Mark Fisher in The Observer review of the play rightly says it ‘circles through pastiche interpretations of Madama Butterfly, South Pacific and M*A*S*H, with nods to The King and I and The World of Suzie Wong, reducing them to the same imperialist tropes’.[9] But I take exception to that, as I think Lee would, for it is not HER and HER PLAY who reduce the topic of the play to those tropes but the works themselves. In the end Paul Foley in The Morning Star is better. The issues is whether or not to perform those pieces ever again because they are intrinsically racist.[10] This is all the more telling because the ideological awakening in Lee’s play is that of Kim, who recognises that she is playing out a role that is not in her interests – she could have had a better (if still not very intelligent) husband in Goro, stuffed Clark with his white narcissism and white affairs and allowed light into her mother’s brain. In the 2023vsection, Kim remembers the events of the bits set in theatrical history and begins to refuse to act the role as directed.
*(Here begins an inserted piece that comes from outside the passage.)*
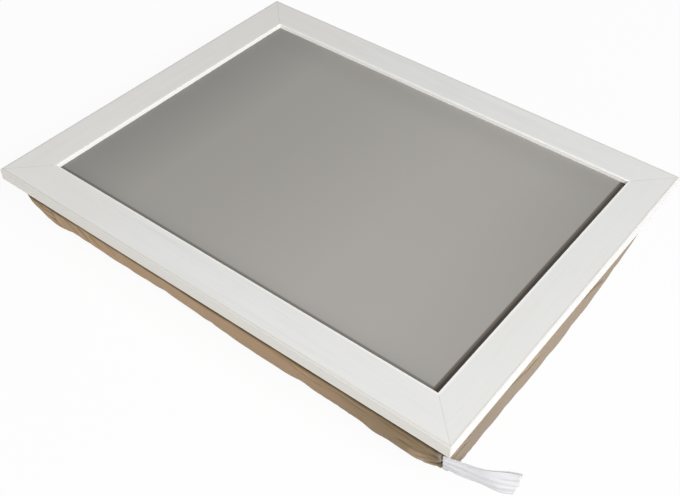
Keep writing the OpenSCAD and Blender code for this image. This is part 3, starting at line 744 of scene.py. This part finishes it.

When she meets Goro she notes that, ‘I … don’t think I have been in this one before’.[11] The events of the play in 2023 feel to Kim as if ‘trapped inside a mirror … a mirror that reflects a person that is not you, but then the mirror person comes alive and takes over …’.[12] She refuses though to let her story ‘end the same way’ as her counterparts who happily commit suicide to protect their son’s right to live in the USA.[13] In the process it parodies the entitled white feminists who discount Asian female experience by belittling it.[14] This is a play that lives and breathes intersectionality. It shows quite wittingly how the weapon of suicide of Asian women in art is often, only apparently innocently, handed to them not only by lovers but also mothers and brothers, whether knife or gun.[15]
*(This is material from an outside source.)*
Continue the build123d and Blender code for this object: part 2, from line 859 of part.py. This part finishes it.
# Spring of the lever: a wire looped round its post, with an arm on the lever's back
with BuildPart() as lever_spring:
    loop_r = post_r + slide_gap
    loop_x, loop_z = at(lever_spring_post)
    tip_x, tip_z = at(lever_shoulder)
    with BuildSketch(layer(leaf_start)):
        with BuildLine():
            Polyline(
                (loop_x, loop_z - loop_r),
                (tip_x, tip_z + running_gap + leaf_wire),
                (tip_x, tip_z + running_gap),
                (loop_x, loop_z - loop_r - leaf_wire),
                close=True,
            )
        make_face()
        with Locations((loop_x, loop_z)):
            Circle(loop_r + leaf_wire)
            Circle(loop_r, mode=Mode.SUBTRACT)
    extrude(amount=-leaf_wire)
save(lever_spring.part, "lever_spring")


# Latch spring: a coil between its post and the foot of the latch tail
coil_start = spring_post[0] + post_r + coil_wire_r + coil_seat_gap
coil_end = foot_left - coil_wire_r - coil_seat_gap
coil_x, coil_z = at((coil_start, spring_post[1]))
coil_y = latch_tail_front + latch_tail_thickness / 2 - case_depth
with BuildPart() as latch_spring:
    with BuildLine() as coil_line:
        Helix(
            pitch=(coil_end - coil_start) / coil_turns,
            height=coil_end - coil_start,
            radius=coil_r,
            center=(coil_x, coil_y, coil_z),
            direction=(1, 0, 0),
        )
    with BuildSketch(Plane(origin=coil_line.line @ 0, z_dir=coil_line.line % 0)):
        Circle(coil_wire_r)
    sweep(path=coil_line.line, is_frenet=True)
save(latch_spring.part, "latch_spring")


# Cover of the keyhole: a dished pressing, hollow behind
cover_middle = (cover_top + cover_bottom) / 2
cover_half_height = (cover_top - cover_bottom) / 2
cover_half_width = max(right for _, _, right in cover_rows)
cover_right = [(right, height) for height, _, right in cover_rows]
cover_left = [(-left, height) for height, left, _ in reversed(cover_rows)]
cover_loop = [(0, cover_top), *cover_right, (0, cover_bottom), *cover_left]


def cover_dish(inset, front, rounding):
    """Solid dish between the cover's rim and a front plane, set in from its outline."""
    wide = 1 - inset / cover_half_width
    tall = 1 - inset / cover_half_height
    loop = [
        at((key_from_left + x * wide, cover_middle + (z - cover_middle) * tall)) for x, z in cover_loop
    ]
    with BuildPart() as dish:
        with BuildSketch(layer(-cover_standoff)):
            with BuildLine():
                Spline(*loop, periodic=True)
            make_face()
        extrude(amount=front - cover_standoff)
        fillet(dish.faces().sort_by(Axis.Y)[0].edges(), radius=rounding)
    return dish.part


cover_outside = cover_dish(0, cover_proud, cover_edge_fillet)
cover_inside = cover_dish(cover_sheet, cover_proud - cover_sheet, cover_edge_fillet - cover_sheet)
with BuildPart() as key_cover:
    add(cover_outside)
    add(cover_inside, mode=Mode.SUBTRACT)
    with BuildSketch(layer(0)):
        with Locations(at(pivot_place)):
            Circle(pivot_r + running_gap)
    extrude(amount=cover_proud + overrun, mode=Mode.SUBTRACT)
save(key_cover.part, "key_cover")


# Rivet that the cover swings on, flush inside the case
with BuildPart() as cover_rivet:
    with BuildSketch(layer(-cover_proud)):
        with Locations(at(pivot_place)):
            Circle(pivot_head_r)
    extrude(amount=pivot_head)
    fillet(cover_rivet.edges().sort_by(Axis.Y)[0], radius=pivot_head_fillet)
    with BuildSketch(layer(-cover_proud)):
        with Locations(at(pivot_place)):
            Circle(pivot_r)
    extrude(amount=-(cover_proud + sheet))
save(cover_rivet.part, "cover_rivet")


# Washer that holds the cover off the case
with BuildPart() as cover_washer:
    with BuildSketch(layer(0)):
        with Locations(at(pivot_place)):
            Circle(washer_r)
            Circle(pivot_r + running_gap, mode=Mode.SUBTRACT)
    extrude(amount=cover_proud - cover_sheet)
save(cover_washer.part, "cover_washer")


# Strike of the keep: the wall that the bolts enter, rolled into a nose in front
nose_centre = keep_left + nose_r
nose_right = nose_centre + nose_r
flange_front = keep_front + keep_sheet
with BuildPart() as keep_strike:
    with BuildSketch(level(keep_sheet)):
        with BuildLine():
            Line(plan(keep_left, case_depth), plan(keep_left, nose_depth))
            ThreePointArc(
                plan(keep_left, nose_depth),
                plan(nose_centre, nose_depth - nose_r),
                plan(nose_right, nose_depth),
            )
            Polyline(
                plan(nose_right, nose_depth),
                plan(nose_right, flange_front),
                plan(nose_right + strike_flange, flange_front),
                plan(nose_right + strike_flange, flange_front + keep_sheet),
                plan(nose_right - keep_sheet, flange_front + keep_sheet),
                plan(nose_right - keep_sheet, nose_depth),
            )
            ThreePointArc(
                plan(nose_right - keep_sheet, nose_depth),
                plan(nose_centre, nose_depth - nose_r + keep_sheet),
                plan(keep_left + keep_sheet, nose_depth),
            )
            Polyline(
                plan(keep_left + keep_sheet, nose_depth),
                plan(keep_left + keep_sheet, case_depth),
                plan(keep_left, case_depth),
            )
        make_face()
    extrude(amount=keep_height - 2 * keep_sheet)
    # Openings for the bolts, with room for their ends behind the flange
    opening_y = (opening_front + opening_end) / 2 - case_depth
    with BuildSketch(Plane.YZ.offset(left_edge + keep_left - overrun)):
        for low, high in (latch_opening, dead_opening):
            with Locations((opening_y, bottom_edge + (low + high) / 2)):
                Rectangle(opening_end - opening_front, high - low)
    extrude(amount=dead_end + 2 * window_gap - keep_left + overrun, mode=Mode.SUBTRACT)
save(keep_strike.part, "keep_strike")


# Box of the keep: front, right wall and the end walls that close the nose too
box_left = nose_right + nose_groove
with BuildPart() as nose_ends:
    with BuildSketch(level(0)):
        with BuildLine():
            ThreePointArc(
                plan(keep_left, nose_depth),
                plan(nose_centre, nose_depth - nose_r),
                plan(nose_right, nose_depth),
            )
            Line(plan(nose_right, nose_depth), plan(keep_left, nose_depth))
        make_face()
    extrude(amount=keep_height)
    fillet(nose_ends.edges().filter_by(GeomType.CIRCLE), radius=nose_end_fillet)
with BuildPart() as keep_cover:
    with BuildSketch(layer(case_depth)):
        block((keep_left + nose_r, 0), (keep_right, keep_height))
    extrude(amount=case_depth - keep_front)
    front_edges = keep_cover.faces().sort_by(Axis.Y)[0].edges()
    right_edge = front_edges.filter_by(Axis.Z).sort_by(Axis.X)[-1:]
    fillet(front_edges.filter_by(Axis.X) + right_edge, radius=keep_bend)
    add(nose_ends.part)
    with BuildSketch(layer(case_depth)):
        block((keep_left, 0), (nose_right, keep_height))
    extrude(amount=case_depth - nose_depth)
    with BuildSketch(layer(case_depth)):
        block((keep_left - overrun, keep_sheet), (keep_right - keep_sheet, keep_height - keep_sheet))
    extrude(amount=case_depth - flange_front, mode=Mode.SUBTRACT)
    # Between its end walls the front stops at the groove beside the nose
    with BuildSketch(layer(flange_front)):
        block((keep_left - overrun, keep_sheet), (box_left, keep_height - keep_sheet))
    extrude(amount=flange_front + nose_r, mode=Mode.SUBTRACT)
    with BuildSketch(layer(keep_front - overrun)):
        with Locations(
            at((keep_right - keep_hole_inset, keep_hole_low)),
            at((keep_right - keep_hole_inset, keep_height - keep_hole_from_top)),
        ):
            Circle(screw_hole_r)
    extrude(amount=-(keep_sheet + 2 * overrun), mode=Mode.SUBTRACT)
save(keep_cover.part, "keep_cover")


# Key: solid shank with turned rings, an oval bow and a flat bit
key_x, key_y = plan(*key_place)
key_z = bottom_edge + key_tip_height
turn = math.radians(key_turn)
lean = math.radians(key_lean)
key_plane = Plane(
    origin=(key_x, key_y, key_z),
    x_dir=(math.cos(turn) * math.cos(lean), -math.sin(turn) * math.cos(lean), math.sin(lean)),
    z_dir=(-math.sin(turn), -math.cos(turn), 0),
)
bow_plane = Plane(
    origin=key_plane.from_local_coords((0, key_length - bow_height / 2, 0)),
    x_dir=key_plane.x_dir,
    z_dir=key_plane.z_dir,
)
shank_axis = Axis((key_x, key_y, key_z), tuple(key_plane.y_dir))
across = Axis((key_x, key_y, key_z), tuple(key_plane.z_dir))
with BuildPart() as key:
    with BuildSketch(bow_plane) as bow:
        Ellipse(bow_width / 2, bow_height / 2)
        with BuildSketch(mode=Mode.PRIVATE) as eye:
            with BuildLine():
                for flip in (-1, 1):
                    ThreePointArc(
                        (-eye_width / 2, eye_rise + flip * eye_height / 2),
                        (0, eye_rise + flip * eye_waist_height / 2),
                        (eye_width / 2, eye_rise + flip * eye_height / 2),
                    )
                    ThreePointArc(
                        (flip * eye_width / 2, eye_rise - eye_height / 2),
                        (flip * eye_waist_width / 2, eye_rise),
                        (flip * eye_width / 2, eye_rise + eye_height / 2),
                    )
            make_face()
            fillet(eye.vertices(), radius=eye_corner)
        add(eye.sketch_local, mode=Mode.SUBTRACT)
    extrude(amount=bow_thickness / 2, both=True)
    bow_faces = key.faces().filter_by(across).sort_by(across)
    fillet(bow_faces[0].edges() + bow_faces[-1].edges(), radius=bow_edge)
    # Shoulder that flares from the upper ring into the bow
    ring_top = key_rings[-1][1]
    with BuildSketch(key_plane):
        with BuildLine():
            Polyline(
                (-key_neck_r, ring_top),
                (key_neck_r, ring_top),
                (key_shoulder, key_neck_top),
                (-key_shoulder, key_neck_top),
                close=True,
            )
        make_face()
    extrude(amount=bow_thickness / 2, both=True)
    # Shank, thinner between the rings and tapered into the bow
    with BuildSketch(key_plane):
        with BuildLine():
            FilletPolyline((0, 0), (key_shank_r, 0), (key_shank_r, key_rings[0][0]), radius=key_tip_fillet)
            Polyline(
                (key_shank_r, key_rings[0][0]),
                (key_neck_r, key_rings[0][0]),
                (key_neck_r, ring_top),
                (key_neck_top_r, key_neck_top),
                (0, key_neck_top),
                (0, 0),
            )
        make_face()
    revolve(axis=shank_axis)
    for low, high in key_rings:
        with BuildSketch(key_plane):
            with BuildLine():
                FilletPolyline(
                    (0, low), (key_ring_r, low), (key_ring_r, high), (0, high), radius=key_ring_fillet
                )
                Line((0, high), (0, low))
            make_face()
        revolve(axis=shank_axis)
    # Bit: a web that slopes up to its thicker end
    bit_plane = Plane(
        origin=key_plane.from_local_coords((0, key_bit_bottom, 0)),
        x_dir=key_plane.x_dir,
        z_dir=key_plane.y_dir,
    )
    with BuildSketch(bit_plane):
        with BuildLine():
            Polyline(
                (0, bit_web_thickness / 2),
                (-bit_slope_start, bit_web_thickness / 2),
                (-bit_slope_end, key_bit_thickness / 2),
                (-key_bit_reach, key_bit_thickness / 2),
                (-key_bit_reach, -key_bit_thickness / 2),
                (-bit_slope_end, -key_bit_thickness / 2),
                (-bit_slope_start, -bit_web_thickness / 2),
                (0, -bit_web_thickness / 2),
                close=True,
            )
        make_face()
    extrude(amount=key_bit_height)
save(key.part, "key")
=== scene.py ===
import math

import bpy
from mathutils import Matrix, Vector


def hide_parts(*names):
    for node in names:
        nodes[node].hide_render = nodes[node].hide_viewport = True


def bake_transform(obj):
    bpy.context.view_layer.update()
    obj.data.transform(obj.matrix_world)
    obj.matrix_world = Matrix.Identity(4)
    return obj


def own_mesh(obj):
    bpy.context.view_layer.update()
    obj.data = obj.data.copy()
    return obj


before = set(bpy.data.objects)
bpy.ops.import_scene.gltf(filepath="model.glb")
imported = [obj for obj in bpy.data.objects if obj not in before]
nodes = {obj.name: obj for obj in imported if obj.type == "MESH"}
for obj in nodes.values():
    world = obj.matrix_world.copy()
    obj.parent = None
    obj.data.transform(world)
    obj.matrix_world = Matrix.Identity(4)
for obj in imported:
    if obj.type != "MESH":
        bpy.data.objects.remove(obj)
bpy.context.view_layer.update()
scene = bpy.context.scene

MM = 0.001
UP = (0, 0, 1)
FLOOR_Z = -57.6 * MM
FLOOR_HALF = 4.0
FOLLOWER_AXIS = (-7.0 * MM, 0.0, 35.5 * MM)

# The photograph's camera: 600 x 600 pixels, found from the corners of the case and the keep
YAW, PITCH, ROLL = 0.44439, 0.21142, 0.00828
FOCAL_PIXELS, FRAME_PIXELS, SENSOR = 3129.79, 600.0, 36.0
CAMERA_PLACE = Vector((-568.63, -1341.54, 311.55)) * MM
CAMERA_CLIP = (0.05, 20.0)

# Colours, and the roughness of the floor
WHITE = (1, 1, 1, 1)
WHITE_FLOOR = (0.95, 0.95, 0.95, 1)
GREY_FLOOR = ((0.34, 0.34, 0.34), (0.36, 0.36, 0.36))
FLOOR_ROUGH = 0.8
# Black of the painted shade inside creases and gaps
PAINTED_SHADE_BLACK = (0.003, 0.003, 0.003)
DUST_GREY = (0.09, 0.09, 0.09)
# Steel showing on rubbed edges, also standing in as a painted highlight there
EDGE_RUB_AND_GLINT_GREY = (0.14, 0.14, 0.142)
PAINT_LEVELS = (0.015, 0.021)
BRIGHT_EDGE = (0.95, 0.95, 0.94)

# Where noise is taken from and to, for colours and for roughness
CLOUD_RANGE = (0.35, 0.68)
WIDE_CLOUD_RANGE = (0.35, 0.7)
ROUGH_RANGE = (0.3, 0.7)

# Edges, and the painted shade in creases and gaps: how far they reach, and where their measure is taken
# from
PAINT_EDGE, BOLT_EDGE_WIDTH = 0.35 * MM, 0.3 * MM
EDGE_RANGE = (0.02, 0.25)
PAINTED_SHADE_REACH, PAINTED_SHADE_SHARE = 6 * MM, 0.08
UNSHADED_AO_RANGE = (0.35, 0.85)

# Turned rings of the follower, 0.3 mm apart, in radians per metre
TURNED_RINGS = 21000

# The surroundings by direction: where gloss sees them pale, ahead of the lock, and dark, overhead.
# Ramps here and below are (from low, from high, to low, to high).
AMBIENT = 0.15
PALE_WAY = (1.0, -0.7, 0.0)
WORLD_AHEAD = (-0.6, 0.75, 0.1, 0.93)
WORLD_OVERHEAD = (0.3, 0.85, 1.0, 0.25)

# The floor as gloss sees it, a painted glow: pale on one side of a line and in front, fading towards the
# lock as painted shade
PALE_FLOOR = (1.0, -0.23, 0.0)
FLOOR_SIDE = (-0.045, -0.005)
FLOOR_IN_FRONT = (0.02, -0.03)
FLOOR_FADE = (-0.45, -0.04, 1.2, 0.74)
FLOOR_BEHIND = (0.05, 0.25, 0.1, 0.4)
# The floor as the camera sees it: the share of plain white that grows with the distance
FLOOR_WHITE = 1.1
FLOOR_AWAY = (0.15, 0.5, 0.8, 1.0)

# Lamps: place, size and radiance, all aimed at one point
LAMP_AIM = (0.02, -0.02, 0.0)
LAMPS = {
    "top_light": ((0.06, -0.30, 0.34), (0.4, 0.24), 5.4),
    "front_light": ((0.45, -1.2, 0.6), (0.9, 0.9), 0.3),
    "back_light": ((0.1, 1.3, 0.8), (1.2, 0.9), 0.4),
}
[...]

Most vitally Kim mocks the way language is used to belittle young Asian women as Western men enact patronising superiority (‘those aren’t actually words you said’), but this concern starts with her name, which the 1906 and 1949 Clark fins exotic (sharing the same stage direction; ‘savouring her name on his tongue like a fine port wine’).[16] But the most telling point is when Kim tells us, when she is drunk on wine herself, that for a Korean, Kim is NEITHER a female nor first name:
Yet, thass my name, so they say, but let’s look into that a lill bit, shall we? Why is so many Asians call ‘Kim’ in this place? Huh? Why no Asian name here? Iss not even a girl’s name baby ‘Kim’?? Shhh, so dumb. Iss Korean, iss KOREAN LAST NAME, …[17]
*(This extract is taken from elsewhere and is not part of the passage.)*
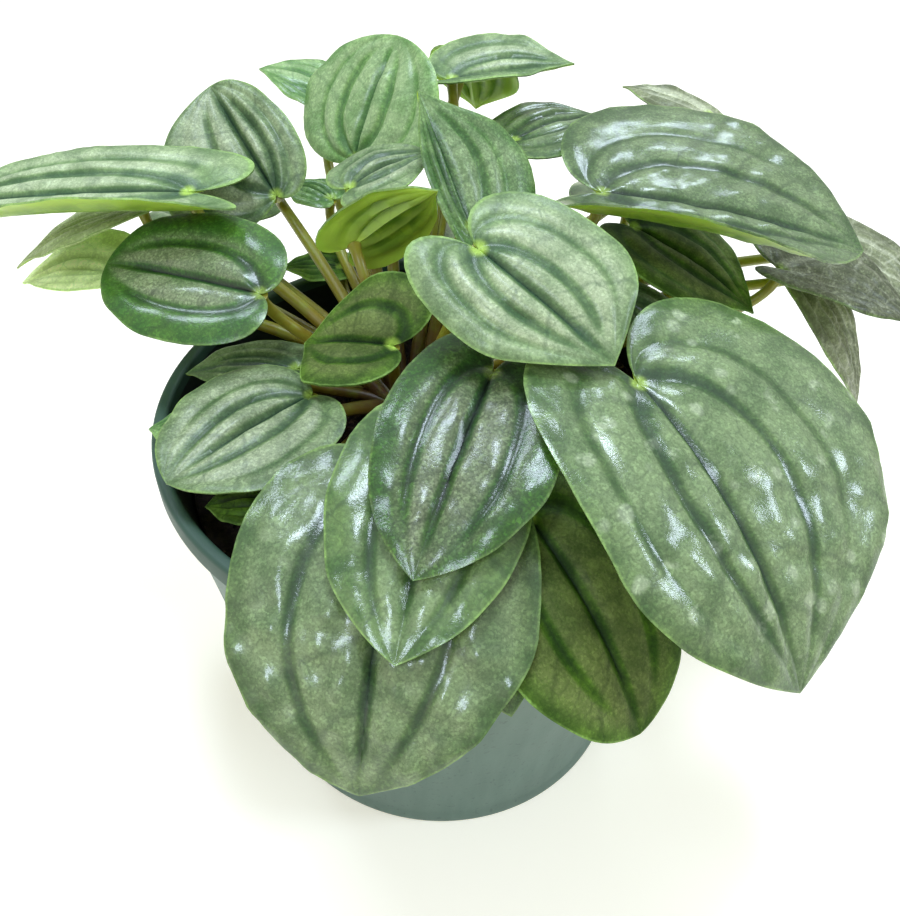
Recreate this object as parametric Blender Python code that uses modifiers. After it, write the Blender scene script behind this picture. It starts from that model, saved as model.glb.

Today, as I finished this piece to this point, I found that Holly Williams in the i newspaper has written about both this play and Hastie and Lau’s current production of Miss Saigon at Sheffield. She cites Kumiko Mendl’s decision to cancel their play at Sheffield theatres because of the revival of Miss Saigon and subsequent praise of Lee’s play as a ‘perfect, fiery antidote’. But illness or not there are reasons the musical offender keeps getting replayed for it is one of musical theatre’s ‘highest earners’.[18] And this review is not committed either way. I think I am.

Love
Steve
[1] Lee Kimber (2023: 41) untitled f*ck m*ss s**gon play London, Nick Hern Books Limited.
[2] Ibid: 68
[3] Ibid: 70
[4] Ibid: 52
[5] Ibid: 12, 24.
[6] Ibid 40f.
[7] ibid: 41.
[8] Arifa Akbar (2023) ‘Interview: “Miss Saigon is offensive”: the satire savaging the “racist, imperialist and misogynistic” musical’ in The Guardian (Tue 13 Jun 2023 15.54 BST) Available at: https://www.theguardian.com/stage/2023/jun/13/miss-saigon-offensive-savage-satire-racist-imperialist-misogynistic-musical
[9] Mark Fisher (2023) ‘Review:untitled f*ck m*ss s**gon play review – ferociously funny satire calls out centuries of colonialist dramas’ Royal Exchange, Manchester in The Observer (Sun 2 Jul 2023 11.17 BST). Available at: https://www.theguardian.com/stage/2023/jul/02/untitled-fck-mss-sgon-play-review-ferociously-funny-satire-calls-out-centuries-of-colonialist-dramas
[10] Paul Foley (2023) ‘Review: F*cking good: Paul Foley urges you not to miss an interrogation of Asian stereotypes whose anger is laced with humour’ In The Morning Star (undated) https://morningstaronline.co.uk/article/c/fcking-good
[11] Kimber Lee, op.cit: 69
[12] Ibid: 52f.
[13] Ibid: 58
[14] Ibid: 59
[15] Ibid: 13, 25, 34f., 36ff.
[16] Ibid; 15, 27.
[17] Ibid: 57
[18] Holly Williams (2023: 38f.) ‘F**k Miss Saigon’ in the i newspaper (Thursday 6 July 2023, pp. 38f.)